Pensioni, cos’è la proposta di quota 67 più 25 e quando si potrebbe lasciare il lavoro
Sul tavolo del governo tra poche settimane torneranno le pensioni, in vista della manovra di fine anno che già a fine estate dovrà essere approntata. Negli scorsi giorni è circolata una proposta che viene dal centro studi Itinerari previdenziali: alzare i requisiti per la pensione di vecchiaia in modo da rendere il sistema più sostenibile. Non è un mistero infatti che la previdenza italiana abbia un problema di fondi che potrebbe peggiorare man mano che la popolazione invecchia. La proposta quindi è del sistema 67+25: almeno 67 anni di età e almeno 25 anni di contributi (invece dei 20 attuali) per lasciare il lavoro. Premiando chi decide di restare più a lungo.
Cosa ha detto il governo Meloni finora sulle pensioni
Con la legge di bilancio varata a fine 2023, il governo di Giorgia Meloni ha deciso di tirare il freno sui pensionamenti anticipati, riconfermando quota 103 (pensione con 62 anni di età e 41 di contributi) ma con importi più bassi e requisiti più stringenti. Nel corso degli ultimi mesi poi si sono rincorse diverse possibilità, tra cui la promessa elettorale della Lega di rilanciare quota 41 (41 anni di contributi a prescindere dall'età), ma questo porterebbe certamente ad assegni ridotti.
Cosa prevede quota 67 più 25
L'idea lanciata da Alberto Brambilla e Antonietta Mundo (rispettivamente presidente del centro studi Itinerari previdenziali e componente del Comitato scientifico dello stesso centro) è incentrata sulla "flessibilità". L'intenzione infatti sarebbe quella di permettere di lasciare il lavoro con più libertà dai 63/64 anni fino ai 72 anni di età. Con la premessa, però, che chi va in pensione prima dei 67 anni otterrebbe un assegno più basso.
In più, il requisito per ottenere la pensione di vecchiaia si alzerebbe: non più 67 anni di età e 20 di contributi, ma 67 anni di età e 25 di contributi. Cinque anni di lavoro in più, quindi, per ottenere l'assegno pieno. Certo, se questa proposta venisse poi trasformata concretamente in legge sarebbe una brutta sorpresa per chi è appena arrivato a 67 anni più 20 di contributi, e si troverebbe a lavorare per altri cinque anni. Ma al momento si parla ancora di proposte sulla carta, lontane dall'essere messe in pratica.
Un requisito aggiuntivo è che per andare in pensione bisognerebbe aver maturato un assegno pari almeno a 1,5 volte l'assegno sociale. Per il 2024, questo vorrebbe dire una pensione di circa 800 euro al mese. Questa soglia minima verrebbe fissata per evitare che una persona decida di lasciare il lavoro troppo presto e si trovi poi in povertà più avanti.

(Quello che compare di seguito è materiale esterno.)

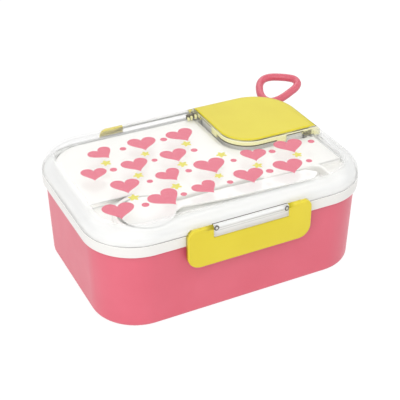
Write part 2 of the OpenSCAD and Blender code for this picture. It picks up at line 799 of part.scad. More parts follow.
module flap_frame() {
  plate_z = lid_z - cover_t;
  color("#efebb4")
    difference() {
      union() {
        difference() {
          slab(flap_rim_z, plate_z) leaf(0);
          slab(flap_rim_z - 1, plate_z - frame_plate_t) leaf(-flap_rim_t);
          // finger room beside each tab
          translate([tab_x + tab_w / 2, flap_y - 1, flap_rim_z - 1])
            cube([body_l / 2 - leaf_inset - 4 - tab_x - tab_w / 2, flap_rim_t + 2, flap_rim_h / 2 + 1]);
          translate([flap_x - 1, tab_y + tab_w / 2, flap_rim_z - 1])
            cube([flap_rim_t + 2, body_w / 2 - leaf_inset - 4 - tab_y - tab_w / 2, flap_rim_h / 2 + 1]);
        }
        // the boss that carries the cup's seal
        slab(cup_top_z + cup_seal_t, plate_z)
          difference() {
            leaf(-cup_gap + 0.2);
            leaf(-cup_gap - cup_t - 0.6);
          }
        // snap tabs
        translate([tab_x - tab_w / 2, flap_y - 0.2, flap_rim_z - tab_drop])
          cube([tab_w, flap_rim_t, flap_rim_h + tab_drop - join]);
        translate([flap_x - 0.2, tab_y - tab_w / 2, flap_rim_z - tab_drop])
          cube([flap_rim_t, tab_w, flap_rim_h + tab_drop - join]);
        // the leg that carries the knuckles
        intersection() {
          dome(cover_t + 0.2, flange_z);
          difference() {
            translate([body_l / 2 - leaf_inset - 2, hinge_y, flap_pin_z])
              cube([leaf_inset + 2, hinge_l, plate_z - flap_pin_z]);
            translate([body_l / 2 - leaf_inset - 3, hinge_y + 2, flap_pin_z - 1])
              cube([leaf_inset + 3 - shelf_inset, hinge_l - 4, plate_z - frame_plate_t - flap_pin_z + 1]);
          }
        }
        for (y = [hinge_y, ear_y + ear_l + side]) {
          translate([flap_pin_x, y, flap_pin_z]) rotate([-90, 0, 0])
            cylinder(r = knuckle_r, h = (hinge_l - ear_l) / 2 - side);
        }
      }
      // room for the lid's knuckle
      translate([flap_pin_x - knuckle_r - 4, ear_y - side, flap_pin_z - 4])
        cube([20, ear_l + 2 * side, knuckle_r + 4.3]);
      translate([flap_pin_x, hinge_y + 1.2, flap_pin_z]) rotate([-90, 0, 0])
        cylinder(r = flap_pin_r + run, h = hinge_l - 2.4);
    }
}

module cup_seal() {
  color("#f3f3ee")
    slab(cup_top_z, cup_top_z + cup_seal_t)
      difference() {
        leaf(-cup_gap);
        leaf(-cup_gap - cup_t - 0.4);
      }
}

module flap_pin() {
  color("silver")
    translate([flap_pin_x, hinge_y + 1.4, flap_pin_z]) rotate([-90, 0, 0])
      cylinder(r = flap_pin_r, h = hinge_l - 2.8);
}

// ---- Carry loop ----------------------------------------------------------

// Lies in its own plane: a rounded triangle with its root at the pin and its
// bowed far side towards +X
module loop_shape() {
  reach = norm([loop_span, loop_half_w]);
  lean = atan2(loop_half_w, loop_span) + asin((loop_bend_r - loop_root_r) / reach);
  arm_l = sqrt(pow(reach, 2) - pow(loop_bend_r - loop_root_r, 2));
  bow_half = asin(loop_half_w / (loop_bow_r - loop_bend_r));
  bow_x = loop_root_x + loop_span - (loop_bow_r - loop_bend_r) * cos(bow_half);
  translate([loop_root_x, 0, 0]) rotate([0, 0, 90 + lean])
    rotate_extrude(angle = 180 - 2 * lean) translate([loop_root_r, 0]) circle(cord_r);
  // the straight arms and the bow are a hair thicker than the bends they run into
  translate([bow_x, 0, 0]) rotate([0, 0, -bow_half - 0.5])
    rotate_extrude(angle = 2 * bow_half + 1)
      translate([loop_bow_r, 0]) circle(cord_r + cord_step);
  for (s = [0, 1]) {
    mirror([0, s, 0]) {
      translate([loop_root_x + loop_span, loop_half_w, 0]) rotate([0, 0, bow_half])
        rotate_extrude(angle = 90 + lean - bow_half)
          translate([loop_bend_r, 0]) circle(cord_r);
      translate([loop_root_x, 0, 0]) rotate([0, 0, 90 + lean]) translate([loop_root_r, join, 0])
        rotate([90, 0, 0]) cylinder(r = cord_r + cord_step, h = arm_l + 2 * join);
    }
  }
}

module carry_loop() {
  color("#ee7f8f")
    at_loop_pin() rotate([0, -loop_tilt, 0])
      difference() {
        union() {
          loop_shape();
          rotate([90, 0, 0]) cylinder(r = cord_r + 0.6, h = loop_eye_l, center = true);
        }
        rotate([90, 0, 0]) cylinder(r = loop_pin_r + run, h = loop_eye_l + 4, center = true);
        for (s = [-1, 1]) {
          translate([0, s * (loop_eye_l / 2 + 10), 0]) rotate([90, 0, 0])
            cylinder(r = loop_eye_r + 0.4, h = 20, center = true);
        }
      }
}

module loop_pin() {
  length = loop_eye_l + 2 * (side + loop_ear_t);
  color("silver")
    at_loop_pin() rotate([90, 0, 0]) cylinder(r = loop_pin_r, h = length, center = true);
}

base_box();
divider();
inner_tray();
base_seal();
sauce_cup();
spoon();
fork();
clear_lid();
lid_seal();
color("#f4f4f0") latch_pin(0);  // front_latch_pin
latch(0);  // front_latch
color("#f4f4f0") latch_pin(180);  // rear_latch_pin
latch(180);  // rear_latch
flap_cover();
flap_frame();
cup_seal();
flap_pin();
carry_loop();
loop_pin();
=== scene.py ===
"""Looks of a bento lunch box: a pink tub, a white cutlery tray, a clear printed lid with two
yellow latches and a corner flap, a sauce cup, cutlery and a carry loop.

Every length is in metres, +Z is up, the front latch faces -Y and the table is at z = 0.
"""

import json
import math

import bmesh
import bpy
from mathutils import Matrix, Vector
from mathutils.kdtree import KDTree


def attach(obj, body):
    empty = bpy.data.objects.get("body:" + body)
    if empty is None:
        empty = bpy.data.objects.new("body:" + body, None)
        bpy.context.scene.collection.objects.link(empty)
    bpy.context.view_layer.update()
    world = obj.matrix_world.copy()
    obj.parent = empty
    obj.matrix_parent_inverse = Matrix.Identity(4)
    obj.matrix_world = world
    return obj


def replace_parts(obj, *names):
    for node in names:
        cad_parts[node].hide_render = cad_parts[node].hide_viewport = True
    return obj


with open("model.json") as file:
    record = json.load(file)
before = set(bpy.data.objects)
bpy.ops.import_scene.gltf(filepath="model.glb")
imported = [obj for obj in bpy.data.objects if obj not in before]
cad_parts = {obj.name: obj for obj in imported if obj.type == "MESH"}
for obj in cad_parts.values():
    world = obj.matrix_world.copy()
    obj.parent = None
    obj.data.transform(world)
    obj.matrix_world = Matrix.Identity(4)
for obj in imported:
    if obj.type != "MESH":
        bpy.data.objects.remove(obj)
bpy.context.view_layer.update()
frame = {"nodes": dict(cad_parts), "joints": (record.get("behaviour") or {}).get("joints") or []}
MM = 0.001

# Where each turning piece's pin sits, by the name of its joint
PIN_OF = {joint["name"]: Vector(joint["pos_m"]) for joint in frame["joints"] if "pos_m" in joint}

# ---- Levels and places, the same as the CAD part's --------------------------------------

BODY_L = 210 * MM
BODY_W = 149 * MM
CORNER_R = 37.5 * MM
FLANGE_Z = 68.5 * MM
DECK_Z = 72.5 * MM
LID_Z = 80 * MM
LID_T = 2 * MM
LATCH_PIN_Z = PIN_OF["front_latch_swing"].z
# The flap: its near corner, the foot of its plate, its two snap tabs and where its front rim ends
FLAP_X = 29.5 * MM
FLAP_Y = 2 * MM
FLAP_R = 22 * MM
PLATE_Z = 78.5 * MM
TAB_X = 70 * MM
TAB_Y = 34 * MM
HALF_TAB = 4 * MM
RIM_END_X = 89 * MM

# ---- Materials --------------------------------------------------------------------------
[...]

L'obiettivo in generale è far sì che le pensioni vadano erogate per meno anni, per rendere la situazione più sostenibile dal punto di vista economico. Non a caso, tra le proposte del centro studi c'è anche quella di aumentare l'assegno previdenziale per chi resta al lavoro anche dopo i 67 anni. Una linea chiara: penalizzazioni per chi va in pensione prima, premi per chi lo fa dopo (il centro aveva già proposto un ‘superbonus in busta paga‘ per chi lascia il lavoro a 71 anni). Resta da vedere se il governo deciderà di sposare questo approccio nelle sue prossime riforme.